I've been thinking about all this because of why I've been travelling again. Over the Easter weekend, I had to interrupt not just my blogging, but also what I thought was my search for meaningful work, in order to deal with a family emergency. Having played my due role in the latter chiefly by my presence, which I've never thought of before as a healing factor for anybody, I found that an even better opportunity for the former was presenting itself. I am now in the process of exploring that opportunity. I wish I could say more and say it publicly; but as usual in my life, whatever it is that's supposed to happen is not happening with the speed and clarity I would prefer. Much depends on the choices I freely make, especially on my choices about the seemingly smallest of practical matters. It is a sore trial for a philosopher who prefers thought and talk to action—thought and talk about Big Things as opposed to little things, which really aren't little when you see them aright, as the youngest Doctor of the Church taught us.
Such is the insight in light of which I've been pondering a combox dialogue between two bloggers who know each other in real life from their time at UC-Berkeley. They do not hide their real names, which are "Arturo" (a Catholic) and "Patrick" (an ex-Catholic atheist). Now I shamelessly admit that I read those guys periodically because they have said nice things about my writings. Arturo often comments here, and Patrick has written favorably about my take on the problem of evil. I also note that the views Arturo expresses in the post heading the combox I've linked to do not surprise or disturb me in the least. I could quibble with him, certainly, in the way professors whose worldviews are very similar quibble with each other in the faculty lounge as a way to avoid real duties for a bit. But Patrick's brief adumbrations of his loss of faith astonished me. I believe they are worth addressing for a wider public.
In the aforesaid combox, he wrote:
...I have seen holiness as a transformative and inspiring power, both first-hand and second-hand; but my knowledge of human nature has expanded to the point where even this holiness seems better explained in natural psychological terms. The most radical avatars of this kenosis (Mother Teresa, Therese of Lisieux, and the examples in my own life) seem to be driven by interior anguish, doubt, guilt and darkness even (and especially) in their most luminous moments to others. Suffering molds character, self-inflicted inner suffering most of all; and the particular nature of the “bad conscience” keeps its bearer on the path of humility we marvel at most in our saints. Catholic theology has explanations for this as well, but I’ve come to find a psychological explanation more and more probable.
Prima facie, what's curious here is the insouciance of the juxtaposition. Patrick fully acknowledges the state of holiness, and understands what it often involves in the souls of the saints; yet he calmly states that he finds "psychological" explanations for the interior struggles of the saints "more and more probable" than those of theology. In a post of his own, Patrick expounds further what he takes to be the relevant concept of probability, and does so as part of a "A Prolegomenon of Prodigious Length to the Further Explanation of my Apostasy."

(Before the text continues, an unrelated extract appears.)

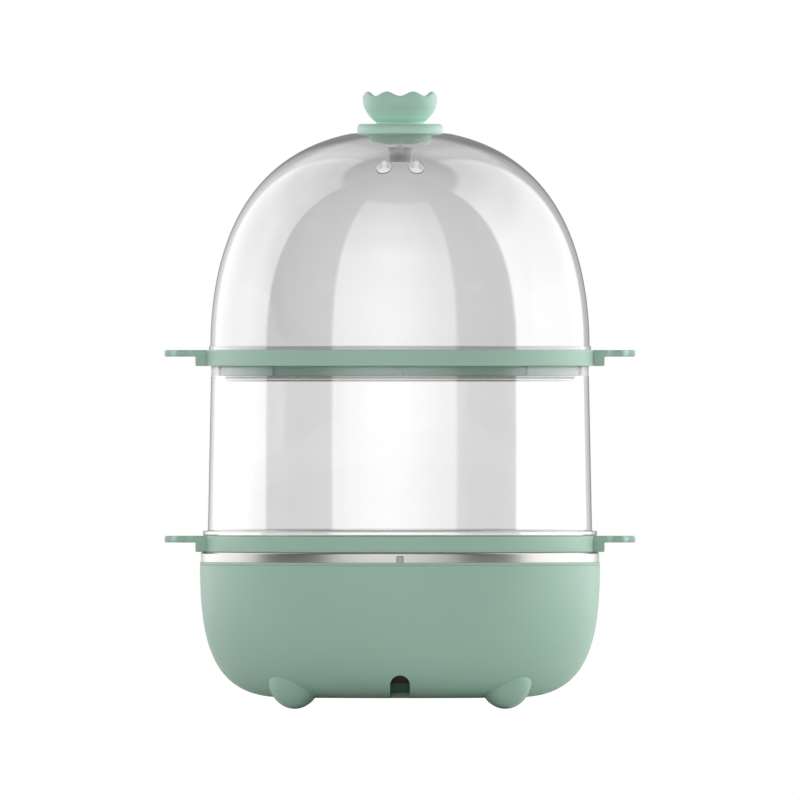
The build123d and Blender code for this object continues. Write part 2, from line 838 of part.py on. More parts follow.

Reflecting on Patrick's thoughts, though, I find myself astonished by the assumption that "psychological" explanations somehow compete with "theological," which seems to be a particular case of the more general assumption that scientific explanation competes with theological explanation. I find that general assumption simply incomprehensible. I suppose one could assign a Bayesian probability to somebody's coming to believe, or disbelieve, that there is such a God as classical theism holds, given their experience and reasoning ability. This is why Patrick can and does say this:
Thus there is an implicit notion of subjective probability in all the claims we make, even the firmest ones; and the reason that I count myself an atheist today is not because of one knock-down argument against the existence of God, but because the total scope of my human experience leads me to assign the existence of the Christian God a very small probability.
What Patrick is doing in that sentence is stating an undeniable empirical fact about himself. But that is biography, not metaphysics. What I find so astonishing is that Patrick is confusing explanation with justification in a rather elementary way. Given the concepts and experiences Patrick cites, it makes perfect sense that he would be an atheist. But he has said nothing to rule out the live possibility that both scientific and theological explanations of reality could both be true, at different levels of explanation where calculations of probability cannot be univocally made. For a brief take on what that might look like, I suggest this. But that which I and other theists have to say about explanation is less interesting to me at the moment than what Patrick himself is doing.
His aim seems to be to avoid the cardinal sin of "self-deception" and face up to reality with an unflinching concern for objective truth. I applaud that. I have always believed that what really matters is not what matters to any of us as individuals, but what matters period, if there is such a thing and whatever it may be. And I read Nietzsche in college too; I took him seriously enough to write my first philosophy paper about him. But it does not seem to have occurred to Patrick, yet, that being an atheist can be just as much a result of self-deception as being a theist. When discussing the relative rationality of belief and disbelief in God, what matters is not such motives for belief as are peculiar to this-or-that person, which are indeed subjective. What matters is whether both sides can agree on a set of objectively applicable norms for rational assent in such matters, and what those norms are thus taken to be. Much of the difficulty in debates between atheists and theists arises because neither side is as clear about this as they need to be. I don't think Patrick has achieved the requisite clarity yet. But I won't put him down by speculating as to why.